経済を学ぶ for STUDENTS 経済を学ぶ for STUDENTS

5.清算・決済とは

売買から清算・決済の流れ

取引所市場で売買が成立した場合、例えば株式であれば買った人は売った人に代金を支払い、株式を売った人は買った人に株式を渡す必要があります。
このように、売買が成立してから決済が行われるまでの流れは、売買、清算、決済の三段階に区分することができます。売買機能を担う主体を取引所、清算機能を担う主体を清算機関、決済機能を担う主体を決済機関と呼びます。
現在、取引所取引の清算は株式会社日本証券クリアリング機構、決済は株式会社証券保管振替機構が担っています。
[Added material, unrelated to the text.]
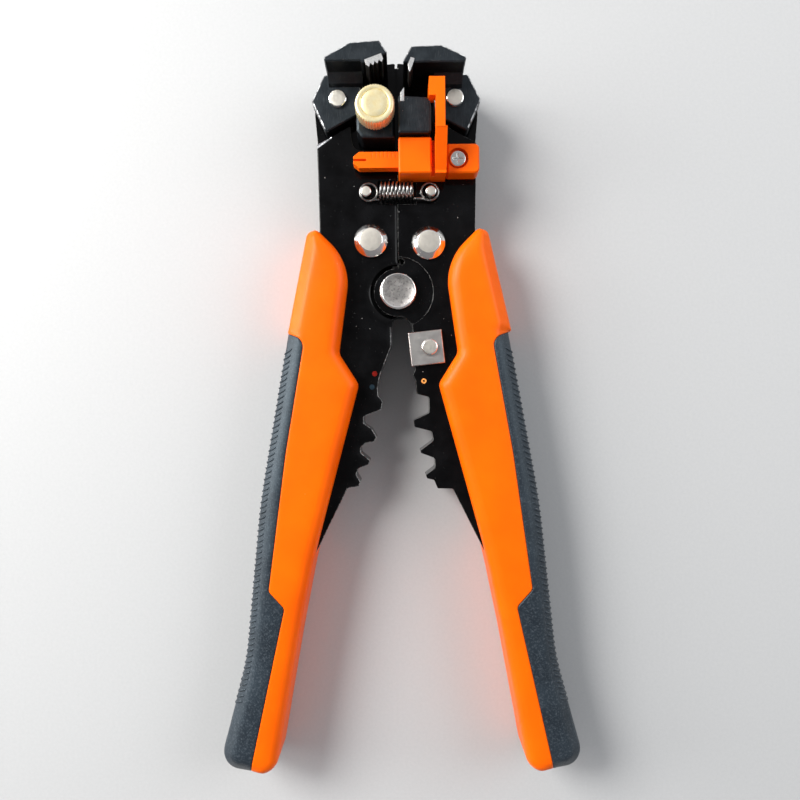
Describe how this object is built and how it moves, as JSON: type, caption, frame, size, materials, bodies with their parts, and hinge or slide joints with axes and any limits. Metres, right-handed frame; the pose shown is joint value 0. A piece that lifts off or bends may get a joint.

売買から決済までは、同時には行われません。売買が行われてから決済は、通常売買日を含めて3営業日目に行われます。例えば月曜日に行われた売買の決済は、その週の水曜日に行われることになります。
株式について、配当、株主優待、株式分割などの権利を受けるためには、基準日に株主でなければなりません。株主としての権利を取れる売買が「権利付き」、権利の取れない売買が「権利落ち」となります。

清算:(株)日本証券クリアリング機構

ネッティングによる清算方式

取引所で行われる大量の売買について、1件ごとに当事者同士で決済を行うのは大変です。
そこで、清算機関である(株)日本証券クリアリング機構(以下、「JSCC」という)が、株式等の売り方と買方との間で発生した債務を双方から引き受けるとともに、それに対応する債権を取得するという形で、当事者として間に入ります。

有価証券の受渡し

同一の決済日、同一証券会社、同一の銘柄の取引は、成立した値段に関係なく、売り買いの株数を相殺して差引き分の株数を計算します。そして、JSCCとの間で、株式等の受渡しを行います。

代金の授受

同一の決済日、同一証券会社の取引について、全ての売り代金と買い代金を相殺して差引きの金額を算出し、その代金の授受をJSCCとの間で行います。

決済:(株)証券保管振替機構

証券会社間の株式の受渡しは、証券会社の口座間の振替によって行われます。これは、銀行間の送金で実際の現金を移動せずに口座で振り替えるのと似た仕組みです。
具体的には、証券会社が(株)証券保管振替機構(以下、「ほふり」という)に口座を設け、決済を行うJSCCからの指図に基づいて、JSCCの口座と売方及び買方の証券会社の口座の間で、株式の振り替えが行われます。